Only the lines starting at the one with "set_down() salinity_disc();" and ending at the one with "if obj.type not" should be copied, exactly and with both ends kept.

◇ ◇ ◇ ◇ ◇ ◇ ◇

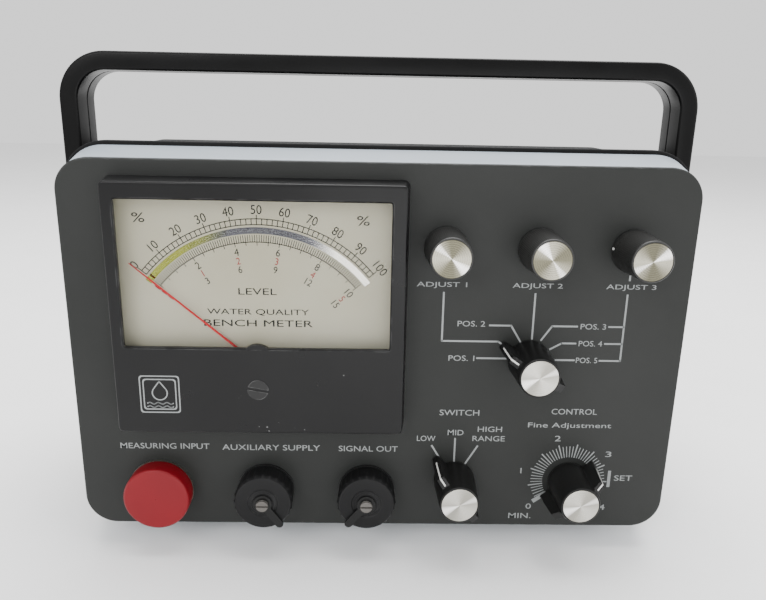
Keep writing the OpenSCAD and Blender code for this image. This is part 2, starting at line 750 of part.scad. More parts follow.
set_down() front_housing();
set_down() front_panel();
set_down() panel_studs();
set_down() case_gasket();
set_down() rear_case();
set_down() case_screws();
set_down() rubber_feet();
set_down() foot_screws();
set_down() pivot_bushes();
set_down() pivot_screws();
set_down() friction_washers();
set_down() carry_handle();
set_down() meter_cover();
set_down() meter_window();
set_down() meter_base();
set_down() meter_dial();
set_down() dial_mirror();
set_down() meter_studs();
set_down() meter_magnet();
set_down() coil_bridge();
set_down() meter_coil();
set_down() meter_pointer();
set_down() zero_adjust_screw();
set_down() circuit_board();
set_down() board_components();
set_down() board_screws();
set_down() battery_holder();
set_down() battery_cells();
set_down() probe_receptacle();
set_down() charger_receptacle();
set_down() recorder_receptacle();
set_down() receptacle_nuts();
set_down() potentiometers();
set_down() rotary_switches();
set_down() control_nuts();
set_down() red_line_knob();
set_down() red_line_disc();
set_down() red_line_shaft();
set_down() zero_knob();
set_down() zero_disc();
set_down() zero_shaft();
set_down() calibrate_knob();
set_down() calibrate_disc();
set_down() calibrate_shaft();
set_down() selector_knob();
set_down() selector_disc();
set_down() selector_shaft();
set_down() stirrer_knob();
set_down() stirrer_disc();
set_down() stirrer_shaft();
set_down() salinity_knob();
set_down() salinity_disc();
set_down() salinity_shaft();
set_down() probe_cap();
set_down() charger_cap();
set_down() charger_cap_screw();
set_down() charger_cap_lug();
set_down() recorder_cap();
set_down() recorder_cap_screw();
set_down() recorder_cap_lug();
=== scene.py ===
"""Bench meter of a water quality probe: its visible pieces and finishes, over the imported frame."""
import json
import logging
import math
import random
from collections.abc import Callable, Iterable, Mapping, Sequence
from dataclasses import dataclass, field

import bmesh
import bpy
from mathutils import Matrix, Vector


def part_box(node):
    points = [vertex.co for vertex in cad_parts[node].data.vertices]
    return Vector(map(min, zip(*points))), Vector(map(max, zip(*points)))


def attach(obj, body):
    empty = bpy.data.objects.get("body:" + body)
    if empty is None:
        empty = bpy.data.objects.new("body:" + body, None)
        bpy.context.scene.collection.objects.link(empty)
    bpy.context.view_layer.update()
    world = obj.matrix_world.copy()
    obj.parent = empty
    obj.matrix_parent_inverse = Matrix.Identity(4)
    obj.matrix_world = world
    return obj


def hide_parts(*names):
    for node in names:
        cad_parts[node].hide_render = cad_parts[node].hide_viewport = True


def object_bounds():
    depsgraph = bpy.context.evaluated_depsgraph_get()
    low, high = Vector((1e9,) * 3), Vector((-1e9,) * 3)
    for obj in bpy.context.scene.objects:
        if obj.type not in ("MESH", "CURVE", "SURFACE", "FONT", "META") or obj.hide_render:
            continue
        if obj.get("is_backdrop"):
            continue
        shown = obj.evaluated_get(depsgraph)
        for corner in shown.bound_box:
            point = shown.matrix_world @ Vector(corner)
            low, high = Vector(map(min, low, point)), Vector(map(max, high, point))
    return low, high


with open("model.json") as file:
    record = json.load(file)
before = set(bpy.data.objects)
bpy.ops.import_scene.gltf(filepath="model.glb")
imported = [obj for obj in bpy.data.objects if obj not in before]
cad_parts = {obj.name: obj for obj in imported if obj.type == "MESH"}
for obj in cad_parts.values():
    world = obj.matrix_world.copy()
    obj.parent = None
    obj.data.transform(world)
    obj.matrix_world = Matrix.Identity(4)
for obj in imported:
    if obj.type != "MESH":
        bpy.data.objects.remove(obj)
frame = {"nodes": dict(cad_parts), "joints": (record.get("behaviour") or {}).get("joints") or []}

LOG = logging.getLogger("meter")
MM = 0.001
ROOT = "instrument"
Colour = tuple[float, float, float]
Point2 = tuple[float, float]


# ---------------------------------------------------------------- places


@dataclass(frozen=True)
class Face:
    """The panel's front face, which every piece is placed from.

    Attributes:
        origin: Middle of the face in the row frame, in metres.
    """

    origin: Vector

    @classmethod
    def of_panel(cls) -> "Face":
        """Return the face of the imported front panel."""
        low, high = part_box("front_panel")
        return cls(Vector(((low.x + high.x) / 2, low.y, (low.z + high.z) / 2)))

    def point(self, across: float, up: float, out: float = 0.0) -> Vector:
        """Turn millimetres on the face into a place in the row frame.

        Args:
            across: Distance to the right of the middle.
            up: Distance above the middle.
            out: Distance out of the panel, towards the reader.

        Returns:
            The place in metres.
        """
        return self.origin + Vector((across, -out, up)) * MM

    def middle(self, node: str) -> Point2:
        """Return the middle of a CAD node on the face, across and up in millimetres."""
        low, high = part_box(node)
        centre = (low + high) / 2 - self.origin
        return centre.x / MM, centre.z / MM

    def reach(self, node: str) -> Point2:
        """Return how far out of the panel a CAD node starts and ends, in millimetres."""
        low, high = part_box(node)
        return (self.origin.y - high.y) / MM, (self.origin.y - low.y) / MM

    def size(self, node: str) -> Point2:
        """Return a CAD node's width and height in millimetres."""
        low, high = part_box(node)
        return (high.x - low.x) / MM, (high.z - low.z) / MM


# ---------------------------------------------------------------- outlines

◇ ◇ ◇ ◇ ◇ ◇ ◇

• Finished task:
set_down() salinity_disc();
set_down() salinity_shaft();
set_down() probe_cap();
set_down() charger_cap();
set_down() charger_cap_screw();
set_down() charger_cap_lug();
set_down() recorder_cap();
set_down() recorder_cap_screw();
set_down() recorder_cap_lug();
=== scene.py ===
"""Bench meter of a water quality probe: its visible pieces and finishes, over the imported frame."""
import json
import logging
import math
import random
from collections.abc import Callable, Iterable, Mapping, Sequence
from dataclasses import dataclass, field

import bmesh
import bpy
from mathutils import Matrix, Vector


def part_box(node):
    points = [vertex.co for vertex in cad_parts[node].data.vertices]
    return Vector(map(min, zip(*points))), Vector(map(max, zip(*points)))


def attach(obj, body):
    empty = bpy.data.objects.get("body:" + body)
    if empty is None:
        empty = bpy.data.objects.new("body:" + body, None)
        bpy.context.scene.collection.objects.link(empty)
    bpy.context.view_layer.update()
    world = obj.matrix_world.copy()
    obj.parent = empty
    obj.matrix_parent_inverse = Matrix.Identity(4)
    obj.matrix_world = world
    return obj


def hide_parts(*names):
    for node in names:
        cad_parts[node].hide_render = cad_parts[node].hide_viewport = True


def object_bounds():
    depsgraph = bpy.context.evaluated_depsgraph_get()
    low, high = Vector((1e9,) * 3), Vector((-1e9,) * 3)
    for obj in bpy.context.scene.objects:
        if obj.type not in ("MESH", "CURVE", "SURFACE", "FONT", "META") or obj.hide_render:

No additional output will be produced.